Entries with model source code
- - -

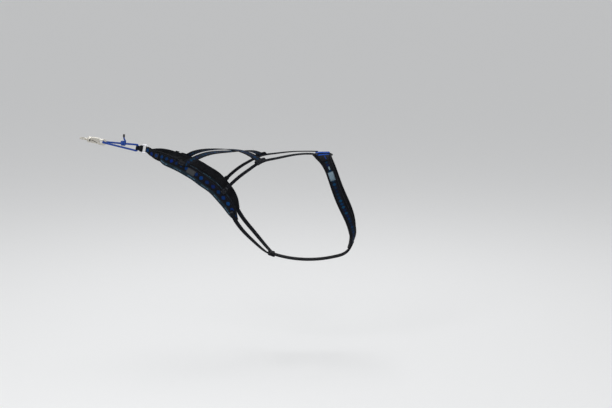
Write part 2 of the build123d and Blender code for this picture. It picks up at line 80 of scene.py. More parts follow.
# straps that lie on the body, right side: place along, angle round the body, height above it
sideRows = [(x, around, padLift) for x, around in (
    (-0.505, 92), (-0.4895, 80), (-0.4675, 69), (-0.4455, 65), (-0.4235, 64), (-0.4015, 66), (-0.3795, 70),
    (-0.3575, 76), (-0.3355, 82), (-0.3135, 91), (-0.294, 100), (-0.283, 107), (-0.2736, 117),
)]
backRows = [
    (-0.412, 61, endLift), (-0.403, 52, endLift), (-0.380, 36, lowLift), (-0.344, 19, lowLift),
    (-0.305, 8, lowLift), (-0.264, -4, lowLift), (-0.235, -17, highLift), (-0.206, -31, highLift),
]
flankRows = [
    (-0.311, 86, endLift), (-0.286, 69, lowLift), (-0.256, 53, lowLift), (-0.236, 44, lowLift),
    (-0.206, 31, lowLift), (-0.168, 24, lowLift), (-0.132, 18, lowLift), (-0.100, 13, lowLift),
    (-0.050, 13, onCollarLift),
]
bellyRows = [
    (-0.286, 104.5, lowLift), (-0.273, 117, lowLift), (-0.256, 127, lowLift), (-0.226, 140, lowLift),
    (-0.197, 155, endLift), (-0.172, 172, endLift),
]

# collar, right side: x, y, z and the tilt of the strap's width; the crown is the second row
collarRows = np.array([
    (-0.036, -0.022, 0.1195, 0), (-0.037, 0.00015, 0.1215, 0), (-0.036, 0.022, 0.1195, 2),
    (-0.028, 0.047, 0.108, 9), (-0.017, 0.067, 0.085, 18), (-0.006, 0.079, 0.054, 28),
    (0.006, 0.084, 0.020, 38), (0.020, 0.082, -0.013, 48), (0.034, 0.073, -0.044, 55),
    (0.044, 0.057, -0.077, 60), (0.046, 0.036, -0.106, 62), (0.041, 0.016, -0.125, 62),
    (0.038, 0.00015, -0.130, 62), (0.041, -0.016, -0.125, 62),
])

# breast strap on the middle plane: x and z where it lies in front of the collar, x under the body
breastFront = [(0.0449, -0.1184), (0.0394, -0.1304), (0.0324, -0.1424), (0.0199, -0.1534)]
breastUnder = [0.002, -0.050, -0.100, -0.140, -0.182]

# frame of the tug line: pivot in the tab, the line slopes down to the front
tugTilt = radians(10)
tugPivot = np.array((-0.5445, 0, 0.1396))
tugForward = np.array((cos(tugTilt), 0, -sin(tugTilt)))
tugUpward = np.array((sin(tugTilt), 0, cos(tugTilt)))
tugLeft = np.array((0, 1, 0))


def tugPlace(ahead, left, up):
    return tugPivot + tugForward * ahead + tugLeft * left + tugUpward * up


def tugOut(degrees):
    return tugForward * cos(radians(degrees)) + tugLeft * sin(radians(degrees))


# smooth line through points: the bend changes without a jump from point to point
def smoothSlopes(marks, values):
    count = len(marks)
    steps = np.diff(marks)
    grades = np.diff(values, axis=0) / steps[:, None]
    system = np.zeros((count, count))
    wanted = np.zeros_like(values)
    near = min(4, count)
    for end, rows in ((0, slice(0, near)), (count - 1, slice(count - near, count))):
        fit = np.polyfit(marks[rows] - marks[end], values[rows], near - 1)
        system[end, end] = 1
        wanted[end] = fit[-2]
    for k in range(1, count - 1):
        system[k, k - 1 : k + 2] = (steps[k], 2 * (steps[k - 1] + steps[k]), steps[k - 1])
        wanted[k] = 3 * (steps[k] * grades[k - 1] + steps[k - 1] * grades[k])
    return np.linalg.solve(system, wanted)


def curveValue(marks, values, slopes, at):
    k = np.clip(np.searchsorted(marks, at, side="right") - 1, 0, len(marks) - 2)
    span = marks[k + 1] - marks[k]
    t = ((at - marks[k]) / span)[:, None]
    span = span[:, None]
    value = values[k] * (2 * t**3 - 3 * t**2 + 1) + values[k + 1] * (3 * t**2 - 2 * t**3)
    return value + slopes[k] * span * (t**3 - 2 * t**2 + t) + slopes[k + 1] * span * (t**3 - t**2)


# a value that changes smoothly from mark to mark and never swings past one
def smoothAt(marks, values, along):
    marks = np.asarray(marks, float)
    values = np.asarray(values, float)
    grades = np.diff(values) / np.diff(marks)
    same = grades[:-1] * grades[1:] > 0
    slopes = np.zeros(len(marks))
    total = np.where(same, grades[:-1] + grades[1:], 1)
    slopes[1:-1] = np.where(same, 2 * grades[:-1] * grades[1:] / total, 0)
    along = np.clip(np.asarray(along, float), marks[0], marks[-1])
    return curveValue(marks, values[:, None], slopes[:, None], along)[:, 0]


def valueAt(value, along):
    return value(along) if callable(value) else value


def unit(directions):
    return directions / np.linalg.norm(directions, axis=-1, keepdims=True)


def squareTo(directions, runs):
    return unit(directions - runs * (directions * runs).sum(axis=-1, keepdims=True))


def between(marks, values, at):
    return np.stack([np.interp(at, marks, column) for column in np.transpose(values)], axis=1)


def marksOf(points):
    return np.concatenate([[0], np.cumsum(np.linalg.norm(np.diff(points, axis=0), axis=1))])


formX, formSizes = bodyForm[:, 0], bodyForm[:, 1:]
formSlopes = np.gradient(formSizes, formX, axis=0)
formSlopes[1:-1] = (formSizes[2:] - formSizes[:-2]) / (formX[2:] - formX[:-2])[:, None]


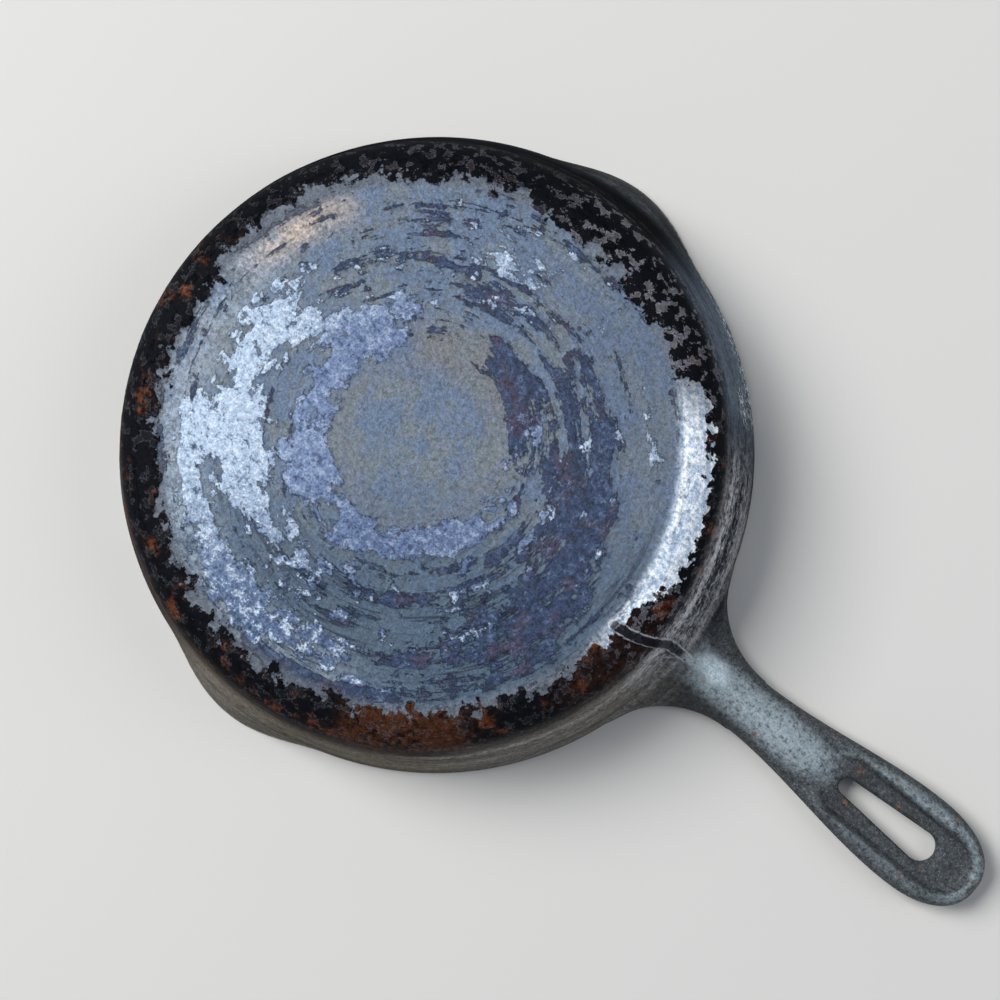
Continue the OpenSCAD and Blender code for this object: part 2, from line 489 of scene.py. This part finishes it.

- - -

#### [Written exercise]
Using the data above, output each line exactly.

#### [Output of the task]
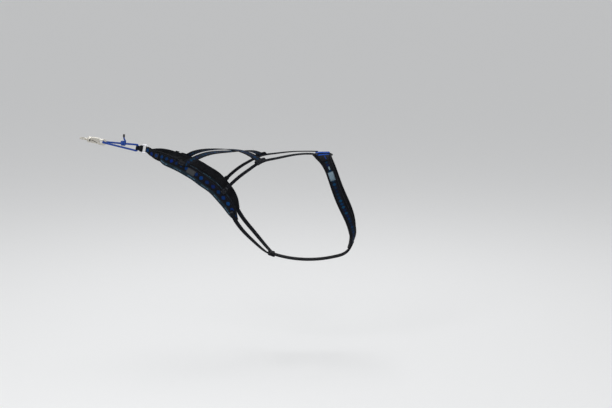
Write part 2 of the build123d and Blender code for this picture. It picks up at line 80 of scene.py. More parts follow.
# straps that lie on the body, right side: place along, angle round the body, height above it
sideRows = [(x, around, padLift) for x, around in (
    (-0.505, 92), (-0.4895, 80), (-0.4675, 69), (-0.4455, 65), (-0.4235, 64), (-0.4015, 66), (-0.3795, 70),
    (-0.3575, 76), (-0.3355, 82), (-0.3135, 91), (-0.294, 100), (-0.283, 107), (-0.2736, 117),
)]
backRows = [
    (-0.412, 61, endLift), (-0.403, 52, endLift), (-0.380, 36, lowLift), (-0.344, 19, lowLift),
    (-0.305, 8, lowLift), (-0.264, -4, lowLift), (-0.235, -17, highLift), (-0.206, -31, highLift),
]
flankRows = [
    (-0.311, 86, endLift), (-0.286, 69, lowLift), (-0.256, 53, lowLift), (-0.236, 44, lowLift),
    (-0.206, 31, lowLift), (-0.168, 24, lowLift), (-0.132, 18, lowLift), (-0.100, 13, lowLift),
    (-0.050, 13, onCollarLift),
]
bellyRows = [
    (-0.286, 104.5, lowLift), (-0.273, 117, lowLift), (-0.256, 127, lowLift), (-0.226, 140, lowLift),
    (-0.197, 155, endLift), (-0.172, 172, endLift),
]

# collar, right side: x, y, z and the tilt of the strap's width; the crown is the second row
collarRows = np.array([
    (-0.036, -0.022, 0.1195, 0), (-0.037, 0.00015, 0.1215, 0), (-0.036, 0.022, 0.1195, 2),
    (-0.028, 0.047, 0.108, 9), (-0.017, 0.067, 0.085, 18), (-0.006, 0.079, 0.054, 28),
    (0.006, 0.084, 0.020, 38), (0.020, 0.082, -0.013, 48), (0.034, 0.073, -0.044, 55),
    (0.044, 0.057, -0.077, 60), (0.046, 0.036, -0.106, 62), (0.041, 0.016, -0.125, 62),
    (0.038, 0.00015, -0.130, 62), (0.041, -0.016, -0.125, 62),
])

# breast strap on the middle plane: x and z where it lies in front of the collar, x under the body
breastFront = [(0.0449, -0.1184), (0.0394, -0.1304), (0.0324, -0.1424), (0.0199, -0.1534)]
breastUnder = [0.002, -0.050, -0.100, -0.140, -0.182]

# frame of the tug line: pivot in the tab, the line slopes down to the front
tugTilt = radians(10)
tugPivot = np.array((-0.5445, 0, 0.1396))
tugForward = np.array((cos(tugTilt), 0, -sin(tugTilt)))
tugUpward = np.array((sin(tugTilt), 0, cos(tugTilt)))
tugLeft = np.array((0, 1, 0))


def tugPlace(ahead, left, up):
    return tugPivot + tugForward * ahead + tugLeft * left + tugUpward * up


def tugOut(degrees):
    return tugForward * cos(radians(degrees)) + tugLeft * sin(radians(degrees))


# smooth line through points: the bend changes without a jump from point to point
def smoothSlopes(marks, values):
    count = len(marks)
    steps = np.diff(marks)
    grades = np.diff(values, axis=0) / steps[:, None]
    system = np.zeros((count, count))
    wanted = np.zeros_like(values)
    near = min(4, count)
    for end, rows in ((0, slice(0, near)), (count - 1, slice(count - near, count))):
        fit = np.polyfit(marks[rows] - marks[end], values[rows], near - 1)
        system[end, end] = 1
        wanted[end] = fit[-2]
    for k in range(1, count - 1):
        system[k, k - 1 : k + 2] = (steps[k], 2 * (steps[k - 1] + steps[k]), steps[k - 1])
        wanted[k] = 3 * (steps[k] * grades[k - 1] + steps[k - 1] * grades[k])
    return np.linalg.solve(system, wanted)


def curveValue(marks, values, slopes, at):
    k = np.clip(np.searchsorted(marks, at, side="right") - 1, 0, len(marks) - 2)
    span = marks[k + 1] - marks[k]
    t = ((at - marks[k]) / span)[:, None]
    span = span[:, None]
    value = values[k] * (2 * t**3 - 3 * t**2 + 1) + values[k + 1] * (3 * t**2 - 2 * t**3)
    return value + slopes[k] * span * (t**3 - 2 * t**2 + t) + slopes[k + 1] * span * (t**3 - t**2)


# a value that changes smoothly from mark to mark and never swings past one
def smoothAt(marks, values, along):
    marks = np.asarray(marks, float)
    values = np.asarray(values, float)
    grades = np.diff(values) / np.diff(marks)
    same = grades[:-1] * grades[1:] > 0
    slopes = np.zeros(len(marks))
    total = np.where(same, grades[:-1] + grades[1:], 1)
    slopes[1:-1] = np.where(same, 2 * grades[:-1] * grades[1:] / total, 0)
    along = np.clip(np.asarray(along, float), marks[0], marks[-1])
    return curveValue(marks, values[:, None], slopes[:, None], along)[:, 0]


def valueAt(value, along):
    return value(along) if callable(value) else value


def unit(directions):
    return directions / np.linalg.norm(directions, axis=-1, keepdims=True)


def squareTo(directions, runs):
    return unit(directions - runs * (directions * runs).sum(axis=-1, keepdims=True))


def between(marks, values, at):
    return np.stack([np.interp(at, marks, column) for column in np.transpose(values)], axis=1)


def marksOf(points):
    return np.concatenate([[0], np.cumsum(np.linalg.norm(np.diff(points, axis=0), axis=1))])


formX, formSizes = bodyForm[:, 0], bodyForm[:, 1:]
formSlopes = np.gradient(formSizes, formX, axis=0)
formSlopes[1:-1] = (formSizes[2:] - formSizes[:-2]) / (formX[2:] - formX[:-2])[:, None]


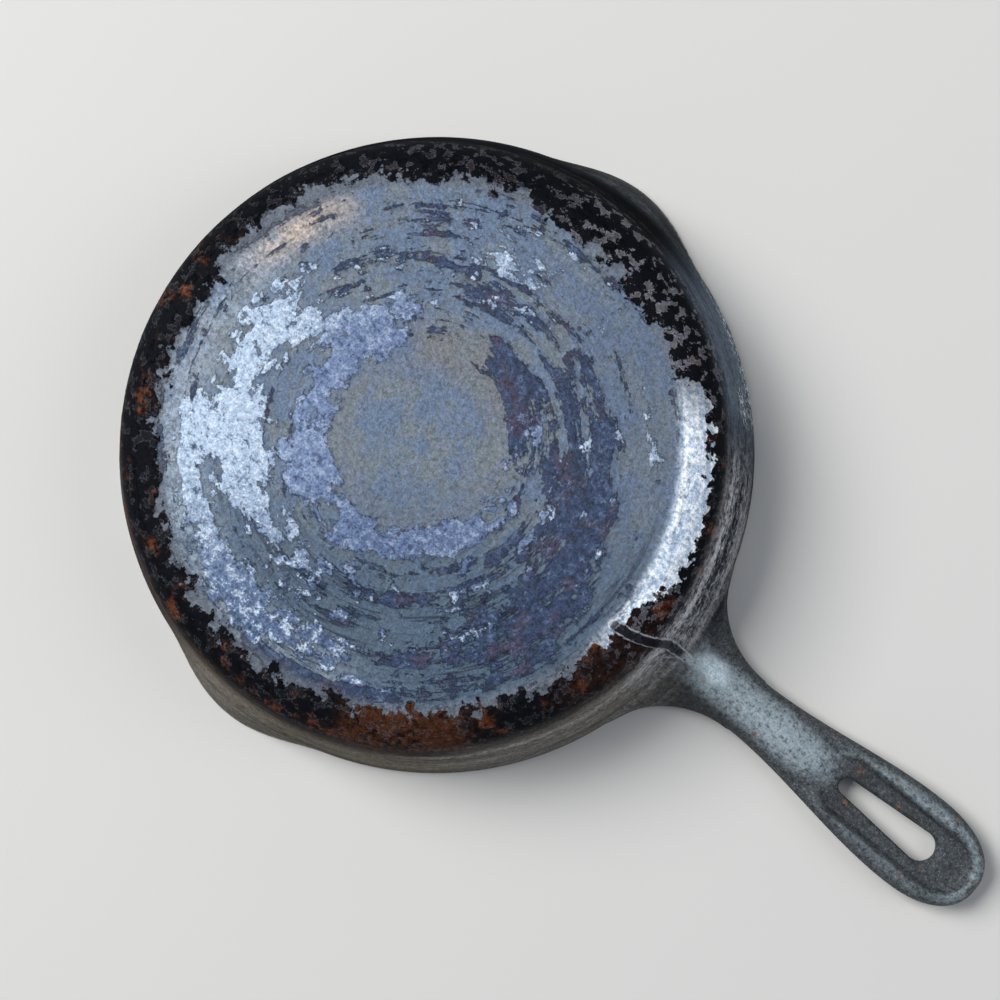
Continue the OpenSCAD and Blender code for this object: part 2, from line 489 of scene.py. This part finishes it.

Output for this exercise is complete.